**WRITTEN PROBLEM**
Give back, exactly as written, the lines from the beginning of the listing through the one that contains "bpy.context.scene.collection.objects.link(empty)".

**DATA SEGMENT**
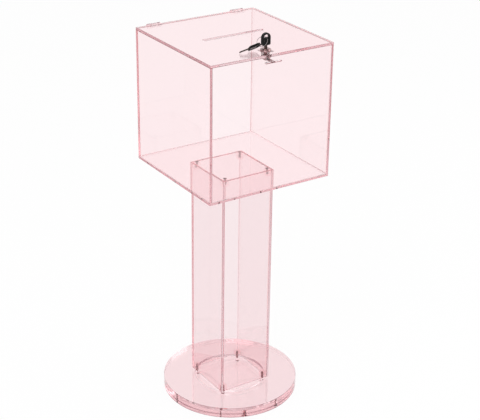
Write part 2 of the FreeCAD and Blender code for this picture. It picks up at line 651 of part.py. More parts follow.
os.makedirs("parts", exist_ok=True)
for thing in nodes:
    thing.Shape.exportStep(f"parts/{thing.Label}.step")
    print(thing.Label, len(thing.Shape.Solids), "solid(s),", round(thing.Shape.Volume), "mm3")
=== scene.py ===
# %% [markdown]
# # A clear acrylic ballot box on a stand
#
# The real thing is glued up from clear acrylic sheet with a faint rose tint. Light that enters a
# sheet leaves mostly at its edges, so the faces look almost empty and every cut edge draws a
# deeper rose line. The model comes from CAD as a frame, and this lesson dresses it: each sheet
# gets its softened edges, each fitting its finish.

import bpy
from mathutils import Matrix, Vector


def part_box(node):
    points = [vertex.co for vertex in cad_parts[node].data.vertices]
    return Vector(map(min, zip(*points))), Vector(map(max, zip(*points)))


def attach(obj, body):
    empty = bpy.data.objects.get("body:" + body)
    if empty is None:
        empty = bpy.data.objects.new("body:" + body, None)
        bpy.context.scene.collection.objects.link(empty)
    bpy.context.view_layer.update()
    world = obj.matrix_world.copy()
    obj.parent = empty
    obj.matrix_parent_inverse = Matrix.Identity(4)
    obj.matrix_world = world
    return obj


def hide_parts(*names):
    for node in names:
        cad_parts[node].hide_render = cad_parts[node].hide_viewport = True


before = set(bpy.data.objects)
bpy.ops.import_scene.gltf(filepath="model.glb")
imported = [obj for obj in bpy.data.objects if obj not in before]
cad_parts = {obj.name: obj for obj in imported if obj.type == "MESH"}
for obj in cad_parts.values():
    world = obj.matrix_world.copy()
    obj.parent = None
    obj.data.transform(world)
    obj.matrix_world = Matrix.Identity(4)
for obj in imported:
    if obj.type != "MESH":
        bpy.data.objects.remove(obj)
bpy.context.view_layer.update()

# %% [markdown]
# ## Small habits at the workbench
#
# Operators act on everything that is selected, and loading the frame leaves its nodes selected.
# So each step starts by picking up one object and nothing else. Sizes are written in millimetres
# and turned into metres in one place.

# %% Picking up one object, and sizes in millimetres
import math

import bpy
from mathutils import Matrix, Vector

MM = 0.001


def mm(*values):
    """Millimetres to metres."""
    return tuple(value * MM for value in values)


def pick(piece):
    """Selects one object and makes it the active one."""
    bpy.ops.object.select_all(action="DESELECT")
    piece.select_set(True)
    bpy.context.view_layer.objects.active = piece


def settle(piece):
    """Puts a piece's place, turn and size into its mesh, so that the object sits at the origin."""
    pick(piece)
    bpy.ops.object.transform_apply(location=True, rotation=True, scale=True)


def corners(node):
    """Lowest and highest corner of a CAD node in millimetres."""
    low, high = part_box(node)
    return [value / MM for value in low], [value / MM for value in high]


pick(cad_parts["lid_panel"])
print("picked up", bpy.context.object.name, "which lies between", *corners("lid_panel"))

# %% [markdown]
# ## From block to sheet
#
# A sheet starts as a block of its own size. Glued sheets touch, and two clear faces in exactly
# the same place confuse a renderer, so each block is made a twentieth of a millimetre smaller all
# round. That thin gap is also what the eye sees as a fine line in a glued joint.

# %% Blocks and round bars at their place
JOINT = 0.05


def new_block(name, low, high, shrink=JOINT):
    """Block between two corners in millimetres, a little smaller all round."""
    bpy.ops.object.select_all(action="DESELECT")
    centre = [(a + b) / 2 for a, b in zip(low, high)]
    size = [b - a - 2 * shrink for a, b in zip(low, high)]
    bpy.ops.mesh.primitive_cube_add(size=1, location=mm(*centre))
    block = bpy.context.object
    block.name = name
    block.scale = mm(*size)
    settle(block)
    return block


def new_bar(name, radius, foot, top, x=0, y=0, sides=96):
    """Upright round bar between two heights in millimetres."""
    bpy.ops.object.select_all(action="DESELECT")
    bpy.ops.mesh.primitive_cylinder_add(vertices=sides, radius=radius * MM, depth=(top - foot) * MM,
                                        location=mm(x, y, (foot + top) / 2))
    bar = bpy.context.object
    bar.name = name
    settle(bar)
    return bar


print("gap in a glued joint:", 2 * JOINT, "mm")

# %% [markdown]
# ## Cutting and softening
#
# Slots and holes are milled: a cutter is subtracted and thrown away. A cutter stands out a little
# on both sides of what it cuts, so that no two faces lie in the same place. Then every sharp edge
# gets the small flat that a polisher leaves, because a perfectly sharp edge never catches the
# light. Only round walls are shaded smoothly: a flat clear face has to stay flat to the eye, or it
# bends the view like a lens.

# %% Milling and joining
SPARE = 1
SLOT_CUTTER_HALF = 10


def finish_with(piece, kind, **settings):
    """Adds a modifier, sets it and applies it."""
    pick(piece)
    modifier = piece.modifiers.new(kind.lower(), kind)
    for name, value in settings.items():
        setattr(modifier, name, value)
    bpy.ops.object.modifier_apply(modifier=modifier.name)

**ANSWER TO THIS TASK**
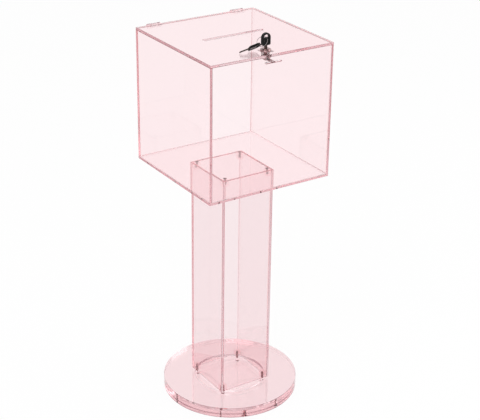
Write part 2 of the FreeCAD and Blender code for this picture. It picks up at line 651 of part.py. More parts follow.
os.makedirs("parts", exist_ok=True)
for thing in nodes:
    thing.Shape.exportStep(f"parts/{thing.Label}.step")
    print(thing.Label, len(thing.Shape.Solids), "solid(s),", round(thing.Shape.Volume), "mm3")
=== scene.py ===
# %% [markdown]
# # A clear acrylic ballot box on a stand
#
# The real thing is glued up from clear acrylic sheet with a faint rose tint. Light that enters a
# sheet leaves mostly at its edges, so the faces look almost empty and every cut edge draws a
# deeper rose line. The model comes from CAD as a frame, and this lesson dresses it: each sheet
# gets its softened edges, each fitting its finish.

import bpy
from mathutils import Matrix, Vector


def part_box(node):
    points = [vertex.co for vertex in cad_parts[node].data.vertices]
    return Vector(map(min, zip(*points))), Vector(map(max, zip(*points)))


def attach(obj, body):
    empty = bpy.data.objects.get("body:" + body)
    if empty is None:
        empty = bpy.data.objects.new("body:" + body, None)
        bpy.context.scene.collection.objects.link(empty)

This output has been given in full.